SofiaCP · December 16, 2021, 11:22am

Okay, this is the behaviour I was looking for. Thank you for your time!

SinHanYang · November 13, 2022, 10:29am

Hi, I would like to ask whether this method works for only freezing a part of the parameter.
Since the code of Adam here is probably checking whether the whole parameter is None.

for p in group['params']:
    if p.grad is not None:

Then if I only want to freeze the subset of the parameter as @hongjunchoi does, does optimizer.zero_grad(set_to_none=True) works when setting gradient of the subset to zero?

Thanks!

ptrblck · November 13, 2022, 8:58pm

I’m unsure what “subset” refers to, but note that you cannot set some gradients to None and others to valid values for the same parameter. Each parameter has a .grad attribute which is either set to None or a tensor.
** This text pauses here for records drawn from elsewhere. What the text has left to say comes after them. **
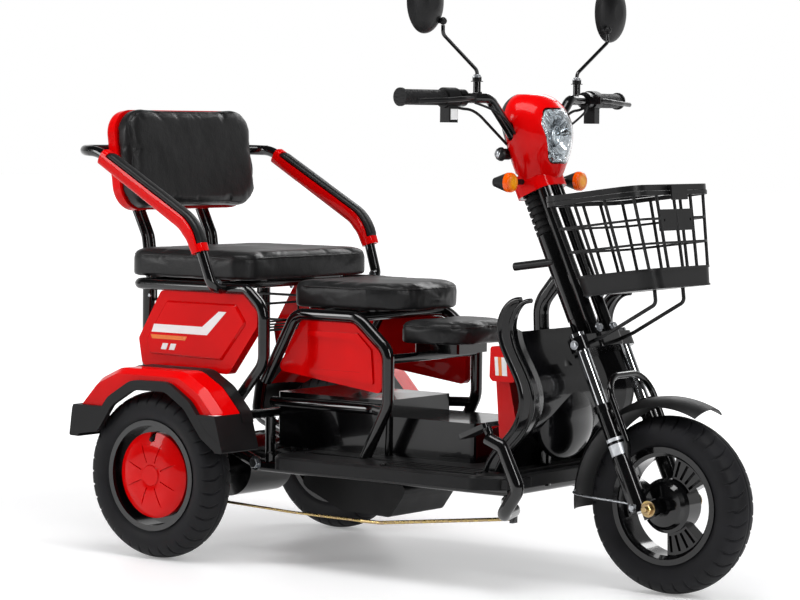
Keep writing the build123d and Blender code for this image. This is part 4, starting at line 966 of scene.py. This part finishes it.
# the bar is straight from its end to its inner bend; each part on it has a finish, a shape, how far in it is
# and its step from there. The lock's parts stand along its axis
handle = {"end": (720, 400, 1019.8), "inner": (760, 150, 1019.8)}
barParts = [("satinCoat", nut(19, 9), 216, (0, 0, 35)), ("brightZinc", nut(15, 5), 216, (0, 0, 44)),
            ("satinCoat", nut(9, 4), 185, (34, 0, 9))]
crownBolts = {"heights": (372, 448), "ahead": 54, "out": 27}
plate = {"along": 135, "step": (13.4, 0, -34), "across": (0.158, 0.987, 0), "thickness": 0.8,
         "shape": [(-10, -11), (10, -11), (10, 11), (-10, 11)]}
lock = {"place": (741, -50, 903), "axis": np.array([-0.35, -0.94, 0])}
lockParts = [("satinCoat", stub(24, 20), 0), ("satinCoat", roundHead(30, 12), 18),
             ("brightZinc", roundHead(18, 3), 29.2)]


def besideBar(side, along, step):
    end, inner = sided(handle["end"], side), sided(handle["inner"], side)
    inwards = (inner - end) / np.linalg.norm(inner - end)
    return end + (inwards * along + step) * millimetre


fittings = {"brightZinc": [], "satinCoat": [], "whiteVinyl": []}
for side in (-1, 1):
    for finishName, shape, along, step in barParts:
        fittings[finishName] += standAll(shape, besideBar(side, along, step), upwards)
    for height in crownBolts["heights"]:
        place = onColumn(height, crownBolts["ahead"], side * crownBolts["out"])
        fittings["brightZinc"] += standAll(nut(15, 7), place, steerAhead)
face = besideBar(-1, plate["along"], plate["step"])
fittings["whiteVinyl"].append(slab(plate["shape"], plate["thickness"], face, plate["across"], upwards))
for finishName, shape, out in lockParts:
    place = at(*lock["place"]) + lock["axis"] * out * millimetre
    fittings[finishName] += standAll(shape, place, lock["axis"])
makeByFinish("fittings", fittings, "fork")

# stays from the rear edge of the front fender to the feet of the fork legs, each with its bolt
stay = {"fender": [(922, 53, 204), (940, 66, 196)], "leg": [(-4, 26, 96), (-12, 27, 101)],
        "bolt": (-12, 27, 99), "radius": 2.1}
stays = []
for side, outwards in sides:
    path = [sided(place, side) for place in stay["fender"]]
    path += [onColumn(height, ahead, side * out) for height, ahead, out in stay["leg"]]
    height, ahead, out = stay["bolt"]
    stays.append(tube(smoothPath(path), stay["radius"] * millimetre, 10))
    stays += standAll(nut(13, 6), onColumn(height, ahead, side * out), outwards)
makePiece("fenderStays", stays, "fork", "brightZinc")

# tyre valves in the notches of the hubcaps
valve = {"out": 334, "height": 271, "axis": (0, 0.6, -0.25)}
for side, name, body in ((-1, "valveRight", "wheel_rear_right"), (1, "valveLeft", "wheel_rear_left")):
    axis = np.array(valve["axis"]) * [1, side, 1]
    surfaces = standAll(stub(10, 20), at(0, side * valve["out"], valve["height"]), axis)
    makePiece(name, surfaces, body, "gripRubber")
print("lamp and fittings made")

# each is given on the left and mirrored to the right
cables = {
    "brakeCable": {
        "diameter": 5,
        "route": [(766, 210, 1010), (784, 186, 1001), (792, 150, 985), (788, 112, 964), (778, 80, 946)]},
    "switchLoom": {
        "diameter": 6,
        "route": [(734, 262, 1008), (736, 230, 998), (744, 180, 996), (744, 118, 958), (744, 62, 924)]},
}


def makeCable(name, look, side):
    curve = bpy.data.curves.new(name, "CURVE")
    curve.dimensions = "3D"
    curve.resolution_u = 12
    line = curve.splines.new("NURBS")
    route = np.array([sided(point, side) for point in look["route"]])
    line.points.add(len(route) - 1)
    line.points.foreach_set("co", np.concatenate([route, np.ones((len(route), 1))], 1).ravel())
    line.order_u = 3
    line.use_endpoint_u = True
    piece = addObject(name, curve)
    points = coordinates(bpy.data.meshes.new_from_object(piece))
    curve.bevel_depth = look["diameter"] * millimetre / 2
    curve.bevel_resolution = 4
    curve.use_fill_caps = True
    curve.materials.append(made["gripRubber"])
    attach(piece, "fork")


for cableName, cableLook in cables.items():
    makeCable(cableName + "Right", cableLook, -1)
    makeCable(cableName + "Left", cableLook, 1)
print("cables made")

# each chevron runs outwards and forwards from its inner end to its outer end
tread = {"first": 648, "pitch": 24, "count": 6, "inner": 18, "outer": 84, "forward": 18, "width": 6,
         "height": 1.2, "base": 245.9}
chevrons = []
for side in (-1, 1):
    inner, outer = side * tread["inner"], side * tread["outer"]
    for number in range(tread["count"]):
        x = tread["first"] + tread["pitch"] * number
        tip = x + tread["forward"]
        shape = [(x, inner), (tip, outer), (tip + tread["width"], outer), (x + tread["width"], inner)]
        chevrons.append(slab(shape[::side], tread["height"], at(0, 0, tread["base"]), (1, 0, 0), (0, 1, 0)))
makePiece("footTread", chevrons, "frame", "gripRubber")
print("footboard tread made")
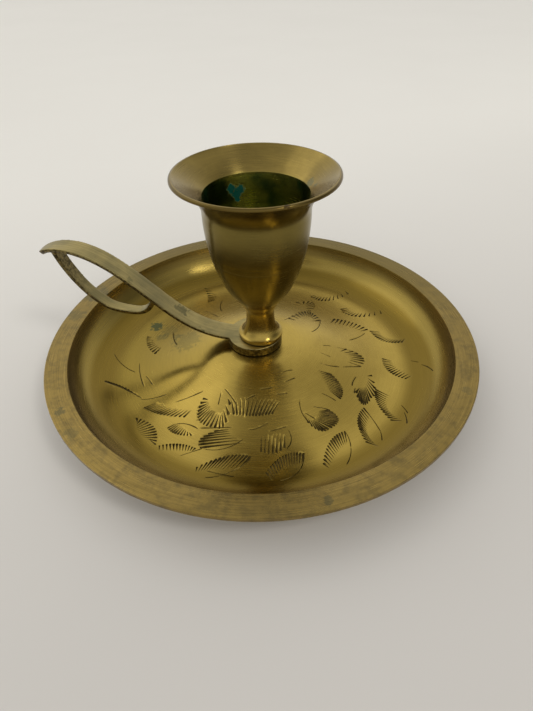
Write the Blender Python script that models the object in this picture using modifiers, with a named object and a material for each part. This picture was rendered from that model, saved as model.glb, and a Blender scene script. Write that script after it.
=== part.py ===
"""Brass chamber candlestick: a saucer-shaped drip tray, a cast finger handle and a
turned candle cup, clamped together by one screw and a washer from below.

Metres, +Z up. The origin is on the tray's axis in the plane it stands on.
The handle runs along -X, and the whole object is symmetric about the XZ plane.
"""

import math

import bmesh
import bpy
from mathutils import Vector
from mathutils.geometry import interpolate_bezier

# ---------------------------------------------------------------- driving dimensions

GAP = 0.0003                 # clearance between pieces that touch on the real object

# Drip tray, spun from sheet
TRAY_RADIUS = 0.0570
RIM_WIDTH = 0.0057           # flat brim
SHEET = 0.0012               # brass thickness
TRAY_DEPTH = 0.0094          # brim's top down to the lowest ring of the floor
WALL_RUN = 0.0106            # how far the coved wall reaches inwards
LAND_WIDTH = 0.0030          # flat ring that the tray stands on
CENTRE_DROP = 0.0029         # brim's top down to the seat at the centre
SEAT_MARGIN = 0.0012         # flat seat left round the handle's eye

# Finger handle, one casting: eye, strap and loop
EYE_RADIUS = 0.0073
EYE_OFFSET = 0.0016          # eye's centre lies this far towards the strap
EYE_THICKNESS = 0.0025
STRAP_WIDTH = 0.0061
STRAP_THICKNESS = 0.0013
TIP_WIDTH = 0.0012
TAPER_RUN = 0.0149           # length over which the strap narrows to its tip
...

SinHanYang · November 13, 2022, 9:15pm

Thanks for the reply!

My definition of the “subset” is same as @hongjunchoi .
My goal is to freeze the subset of the parameter, and the subset is given by a list of index id=[0,1,2,...]. Therefore, I set the subset’s gradient to zero, and the code is like:

param.grad[id]=0

This method doesn’t work if the optimizer has momentum part.
However, I’m not sure whether optimizer.zero_grad(set_to_none=True) would prevent Adam from updating the subset since param.grad is not None in this case.

ptrblck · November 13, 2022, 10:37pm

optimizer.zero_grad(set_to_none=True) is irrelevant, since you are setting the gradient to zero after a valid gradient was already calculated.
The optimizer.zero_grad() call could have set the .grad to None before, but since a backward() pass was executed afterwards, the .grad attribute is already populated.
As described in my previous post, it’s not possible to set an attribute to None and a valid value.

SinHanYang · November 14, 2022, 8:42pm

I see. Is it impossible to freeze the subset of the parameter if I use Adam optimizer? Or there are others ways to do so instead of setting subset’s gradient to zero.

Thanks

ptrblck · November 14, 2022, 9:07pm

I would recommend to explicitly restore the “frozen” values of the parameter as described in this post.